DATASET RECORDS
━━━━━━
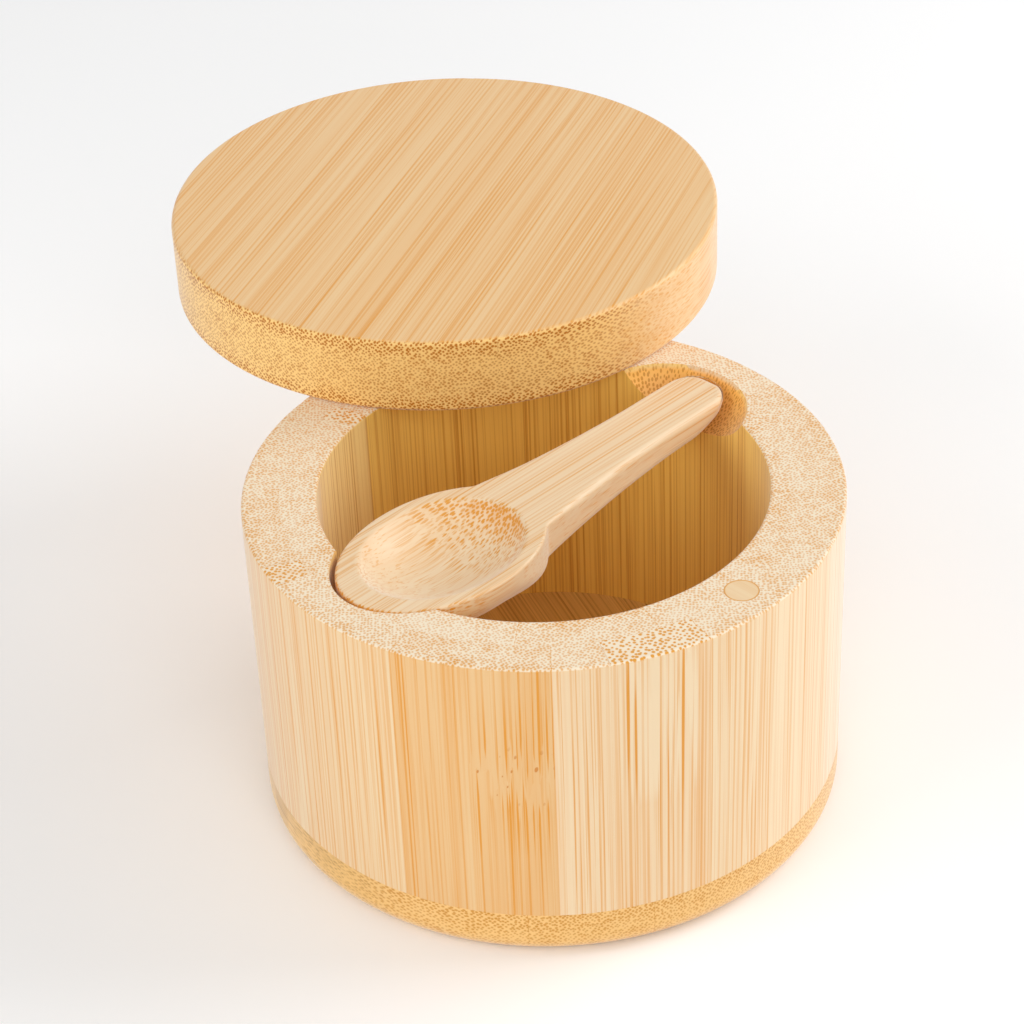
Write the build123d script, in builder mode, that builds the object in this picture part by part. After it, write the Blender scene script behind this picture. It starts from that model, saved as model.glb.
━━━━━━
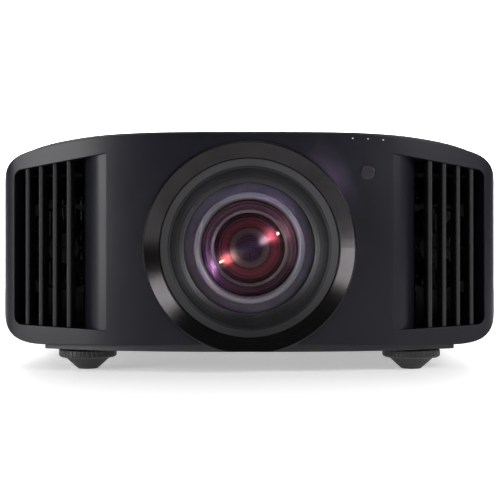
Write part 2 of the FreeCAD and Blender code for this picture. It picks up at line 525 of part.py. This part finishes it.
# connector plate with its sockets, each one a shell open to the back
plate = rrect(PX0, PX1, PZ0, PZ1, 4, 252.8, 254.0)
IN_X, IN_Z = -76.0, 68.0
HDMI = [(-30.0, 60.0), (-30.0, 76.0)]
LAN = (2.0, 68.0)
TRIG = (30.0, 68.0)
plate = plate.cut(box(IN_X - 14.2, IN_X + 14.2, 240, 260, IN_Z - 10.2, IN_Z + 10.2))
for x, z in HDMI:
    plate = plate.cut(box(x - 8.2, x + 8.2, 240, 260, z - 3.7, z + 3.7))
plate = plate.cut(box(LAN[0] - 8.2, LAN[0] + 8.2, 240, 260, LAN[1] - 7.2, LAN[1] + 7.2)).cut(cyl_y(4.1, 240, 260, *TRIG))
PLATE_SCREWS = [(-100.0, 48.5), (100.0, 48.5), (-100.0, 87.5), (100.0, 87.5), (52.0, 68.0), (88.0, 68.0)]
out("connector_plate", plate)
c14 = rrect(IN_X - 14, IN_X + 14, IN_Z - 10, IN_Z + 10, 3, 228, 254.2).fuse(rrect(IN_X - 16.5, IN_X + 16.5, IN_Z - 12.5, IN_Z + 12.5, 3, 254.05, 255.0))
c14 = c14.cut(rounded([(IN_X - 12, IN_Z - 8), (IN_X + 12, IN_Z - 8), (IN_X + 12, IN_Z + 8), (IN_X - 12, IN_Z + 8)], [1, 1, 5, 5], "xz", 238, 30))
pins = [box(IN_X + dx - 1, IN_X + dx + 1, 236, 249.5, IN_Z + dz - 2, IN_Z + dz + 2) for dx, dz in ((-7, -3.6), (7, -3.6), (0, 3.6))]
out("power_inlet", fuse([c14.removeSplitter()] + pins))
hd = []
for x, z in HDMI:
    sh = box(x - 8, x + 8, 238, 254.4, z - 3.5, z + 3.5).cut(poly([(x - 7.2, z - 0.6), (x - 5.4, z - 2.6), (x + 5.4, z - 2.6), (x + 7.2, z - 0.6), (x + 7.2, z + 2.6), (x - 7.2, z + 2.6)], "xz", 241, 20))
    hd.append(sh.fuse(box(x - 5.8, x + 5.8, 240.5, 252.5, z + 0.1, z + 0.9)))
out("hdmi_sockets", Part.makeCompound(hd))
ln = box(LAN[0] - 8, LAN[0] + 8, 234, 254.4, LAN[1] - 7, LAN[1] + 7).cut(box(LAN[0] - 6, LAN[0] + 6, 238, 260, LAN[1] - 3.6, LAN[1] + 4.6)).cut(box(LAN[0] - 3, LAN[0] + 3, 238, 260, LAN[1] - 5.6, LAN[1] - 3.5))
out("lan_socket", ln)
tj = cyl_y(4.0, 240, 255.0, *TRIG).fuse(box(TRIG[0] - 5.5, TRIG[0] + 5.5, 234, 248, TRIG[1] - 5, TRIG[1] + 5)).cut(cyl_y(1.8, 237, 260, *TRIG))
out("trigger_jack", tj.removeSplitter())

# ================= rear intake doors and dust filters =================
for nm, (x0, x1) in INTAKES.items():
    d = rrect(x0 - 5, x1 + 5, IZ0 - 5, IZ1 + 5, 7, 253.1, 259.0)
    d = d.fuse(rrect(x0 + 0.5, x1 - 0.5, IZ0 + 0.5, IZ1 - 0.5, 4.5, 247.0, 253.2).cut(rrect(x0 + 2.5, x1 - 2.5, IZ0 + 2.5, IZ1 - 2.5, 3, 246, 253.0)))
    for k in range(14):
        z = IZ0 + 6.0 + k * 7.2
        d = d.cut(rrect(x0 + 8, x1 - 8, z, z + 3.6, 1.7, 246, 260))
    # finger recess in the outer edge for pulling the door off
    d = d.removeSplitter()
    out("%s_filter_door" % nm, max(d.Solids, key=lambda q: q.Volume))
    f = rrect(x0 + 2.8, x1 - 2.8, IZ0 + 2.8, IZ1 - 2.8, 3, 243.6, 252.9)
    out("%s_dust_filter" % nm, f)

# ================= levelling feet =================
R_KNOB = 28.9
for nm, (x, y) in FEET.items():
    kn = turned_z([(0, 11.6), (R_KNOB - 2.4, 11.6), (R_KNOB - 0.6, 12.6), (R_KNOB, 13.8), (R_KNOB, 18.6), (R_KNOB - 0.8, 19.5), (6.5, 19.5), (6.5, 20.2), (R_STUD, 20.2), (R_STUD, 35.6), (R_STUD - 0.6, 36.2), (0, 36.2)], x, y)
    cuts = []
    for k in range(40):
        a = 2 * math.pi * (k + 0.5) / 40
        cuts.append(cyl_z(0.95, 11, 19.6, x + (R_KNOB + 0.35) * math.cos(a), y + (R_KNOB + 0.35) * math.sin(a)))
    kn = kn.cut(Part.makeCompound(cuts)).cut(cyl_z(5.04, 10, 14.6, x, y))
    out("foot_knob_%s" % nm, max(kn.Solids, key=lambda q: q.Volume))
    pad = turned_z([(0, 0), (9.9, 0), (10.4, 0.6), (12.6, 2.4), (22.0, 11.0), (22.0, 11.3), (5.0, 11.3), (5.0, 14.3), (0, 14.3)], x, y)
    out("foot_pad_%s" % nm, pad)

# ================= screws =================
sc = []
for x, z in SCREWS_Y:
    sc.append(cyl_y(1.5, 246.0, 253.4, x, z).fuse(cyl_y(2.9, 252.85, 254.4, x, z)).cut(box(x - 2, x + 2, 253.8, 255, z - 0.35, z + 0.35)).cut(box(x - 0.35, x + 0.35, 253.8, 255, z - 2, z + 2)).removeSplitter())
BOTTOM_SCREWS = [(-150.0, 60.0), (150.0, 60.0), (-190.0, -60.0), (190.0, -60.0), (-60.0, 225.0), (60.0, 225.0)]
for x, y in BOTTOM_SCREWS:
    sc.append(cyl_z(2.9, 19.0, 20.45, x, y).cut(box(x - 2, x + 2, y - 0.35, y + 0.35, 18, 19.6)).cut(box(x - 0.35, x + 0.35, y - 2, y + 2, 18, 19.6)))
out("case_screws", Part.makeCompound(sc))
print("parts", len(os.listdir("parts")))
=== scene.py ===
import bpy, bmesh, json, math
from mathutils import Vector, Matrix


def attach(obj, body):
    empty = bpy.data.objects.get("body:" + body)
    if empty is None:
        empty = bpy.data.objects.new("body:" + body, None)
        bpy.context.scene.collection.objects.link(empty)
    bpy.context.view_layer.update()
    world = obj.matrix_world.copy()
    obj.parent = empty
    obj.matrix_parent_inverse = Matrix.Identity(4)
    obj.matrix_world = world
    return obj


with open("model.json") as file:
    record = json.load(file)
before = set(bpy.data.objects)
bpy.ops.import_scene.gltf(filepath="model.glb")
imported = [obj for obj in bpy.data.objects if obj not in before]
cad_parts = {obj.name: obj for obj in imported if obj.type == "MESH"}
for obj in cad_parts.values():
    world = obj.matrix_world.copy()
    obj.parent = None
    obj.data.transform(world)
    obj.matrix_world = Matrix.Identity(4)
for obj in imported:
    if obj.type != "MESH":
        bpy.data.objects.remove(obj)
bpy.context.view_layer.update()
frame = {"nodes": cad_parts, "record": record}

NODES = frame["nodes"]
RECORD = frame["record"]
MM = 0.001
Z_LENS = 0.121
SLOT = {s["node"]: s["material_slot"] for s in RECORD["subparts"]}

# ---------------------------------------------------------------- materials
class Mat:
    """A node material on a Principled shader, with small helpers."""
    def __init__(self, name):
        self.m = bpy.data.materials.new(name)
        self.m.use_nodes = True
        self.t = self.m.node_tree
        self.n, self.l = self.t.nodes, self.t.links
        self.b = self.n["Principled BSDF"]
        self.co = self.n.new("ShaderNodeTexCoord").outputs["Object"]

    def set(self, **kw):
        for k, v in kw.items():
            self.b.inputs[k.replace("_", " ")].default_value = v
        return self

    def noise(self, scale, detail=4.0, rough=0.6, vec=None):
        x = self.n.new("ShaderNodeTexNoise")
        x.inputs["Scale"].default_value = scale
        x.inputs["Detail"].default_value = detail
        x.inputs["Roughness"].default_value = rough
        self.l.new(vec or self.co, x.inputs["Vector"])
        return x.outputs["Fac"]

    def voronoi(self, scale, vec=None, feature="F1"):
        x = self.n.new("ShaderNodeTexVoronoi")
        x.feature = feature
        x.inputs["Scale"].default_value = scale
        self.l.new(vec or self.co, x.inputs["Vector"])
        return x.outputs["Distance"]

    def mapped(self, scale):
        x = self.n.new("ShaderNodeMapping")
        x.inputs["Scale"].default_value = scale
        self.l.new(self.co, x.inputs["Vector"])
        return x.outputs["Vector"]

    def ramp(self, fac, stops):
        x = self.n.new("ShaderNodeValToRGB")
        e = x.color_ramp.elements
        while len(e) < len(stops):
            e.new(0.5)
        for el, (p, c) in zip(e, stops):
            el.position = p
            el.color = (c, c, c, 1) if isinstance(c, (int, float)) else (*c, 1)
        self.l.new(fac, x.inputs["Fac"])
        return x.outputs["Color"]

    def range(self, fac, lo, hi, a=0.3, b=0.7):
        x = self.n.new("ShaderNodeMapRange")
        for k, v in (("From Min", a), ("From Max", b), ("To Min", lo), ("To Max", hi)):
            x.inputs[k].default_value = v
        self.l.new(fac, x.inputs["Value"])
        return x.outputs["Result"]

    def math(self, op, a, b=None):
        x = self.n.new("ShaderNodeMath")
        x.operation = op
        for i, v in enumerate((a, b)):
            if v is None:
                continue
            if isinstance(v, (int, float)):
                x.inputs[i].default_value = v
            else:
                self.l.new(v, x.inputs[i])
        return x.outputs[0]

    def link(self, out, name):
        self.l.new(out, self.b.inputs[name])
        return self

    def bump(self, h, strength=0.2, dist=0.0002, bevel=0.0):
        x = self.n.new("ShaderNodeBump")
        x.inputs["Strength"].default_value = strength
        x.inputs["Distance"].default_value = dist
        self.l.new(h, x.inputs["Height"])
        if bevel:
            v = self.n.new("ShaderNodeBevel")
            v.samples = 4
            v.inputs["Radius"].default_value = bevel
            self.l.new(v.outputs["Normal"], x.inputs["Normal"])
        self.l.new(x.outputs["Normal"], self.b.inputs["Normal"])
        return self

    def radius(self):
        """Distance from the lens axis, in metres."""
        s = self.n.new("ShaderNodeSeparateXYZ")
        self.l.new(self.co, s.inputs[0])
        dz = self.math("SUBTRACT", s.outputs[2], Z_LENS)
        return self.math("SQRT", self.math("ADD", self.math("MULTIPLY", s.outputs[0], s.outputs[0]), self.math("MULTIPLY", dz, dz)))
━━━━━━
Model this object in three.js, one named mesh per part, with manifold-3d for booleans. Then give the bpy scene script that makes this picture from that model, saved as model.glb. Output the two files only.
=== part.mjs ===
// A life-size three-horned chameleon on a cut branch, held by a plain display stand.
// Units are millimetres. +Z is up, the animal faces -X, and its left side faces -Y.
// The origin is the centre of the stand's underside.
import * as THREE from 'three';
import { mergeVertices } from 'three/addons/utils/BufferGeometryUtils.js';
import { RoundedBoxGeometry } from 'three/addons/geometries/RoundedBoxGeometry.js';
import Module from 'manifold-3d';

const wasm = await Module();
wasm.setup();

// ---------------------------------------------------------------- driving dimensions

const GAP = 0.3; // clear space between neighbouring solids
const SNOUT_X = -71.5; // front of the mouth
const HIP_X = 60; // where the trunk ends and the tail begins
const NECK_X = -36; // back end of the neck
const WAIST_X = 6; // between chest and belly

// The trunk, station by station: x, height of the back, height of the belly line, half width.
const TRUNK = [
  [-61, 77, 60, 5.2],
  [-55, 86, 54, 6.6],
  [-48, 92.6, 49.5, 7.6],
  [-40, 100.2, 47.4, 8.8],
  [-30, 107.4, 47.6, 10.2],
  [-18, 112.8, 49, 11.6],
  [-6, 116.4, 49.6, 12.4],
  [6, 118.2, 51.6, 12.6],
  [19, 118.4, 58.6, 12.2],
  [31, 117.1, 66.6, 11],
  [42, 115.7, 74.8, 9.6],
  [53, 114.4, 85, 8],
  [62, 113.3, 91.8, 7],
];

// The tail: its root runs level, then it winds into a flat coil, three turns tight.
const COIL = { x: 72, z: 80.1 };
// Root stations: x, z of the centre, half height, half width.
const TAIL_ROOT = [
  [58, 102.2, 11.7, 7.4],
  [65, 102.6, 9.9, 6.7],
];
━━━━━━
PROBLEM REQUIREMENTS
Reproduce exactly the lines from the one containing "# ================= screws" through the one containing "record = json.load(file)", inclusive, and nothing else.

TASK ANSWER
# ================= screws =================
sc = []
for x, z in SCREWS_Y:
    sc.append(cyl_y(1.5, 246.0, 253.4, x, z).fuse(cyl_y(2.9, 252.85, 254.4, x, z)).cut(box(x - 2, x + 2, 253.8, 255, z - 0.35, z + 0.35)).cut(box(x - 0.35, x + 0.35, 253.8, 255, z - 2, z + 2)).removeSplitter())
BOTTOM_SCREWS = [(-150.0, 60.0), (150.0, 60.0), (-190.0, -60.0), (190.0, -60.0), (-60.0, 225.0), (60.0, 225.0)]
for x, y in BOTTOM_SCREWS:
    sc.append(cyl_z(2.9, 19.0, 20.45, x, y).cut(box(x - 2, x + 2, y - 0.35, y + 0.35, 18, 19.6)).cut(box(x - 0.35, x + 0.35, y - 2, y + 2, 18, 19.6)))
out("case_screws", Part.makeCompound(sc))
print("parts", len(os.listdir("parts")))
=== scene.py ===
import bpy, bmesh, json, math
from mathutils import Vector, Matrix


def attach(obj, body):
    empty = bpy.data.objects.get("body:" + body)
    if empty is None:
        empty = bpy.data.objects.new("body:" + body, None)
        bpy.context.scene.collection.objects.link(empty)
    bpy.context.view_layer.update()
    world = obj.matrix_world.copy()
    obj.parent = empty
    obj.matrix_parent_inverse = Matrix.Identity(4)
    obj.matrix_world = world
    return obj


with open("model.json") as file:
    record = json.load(file)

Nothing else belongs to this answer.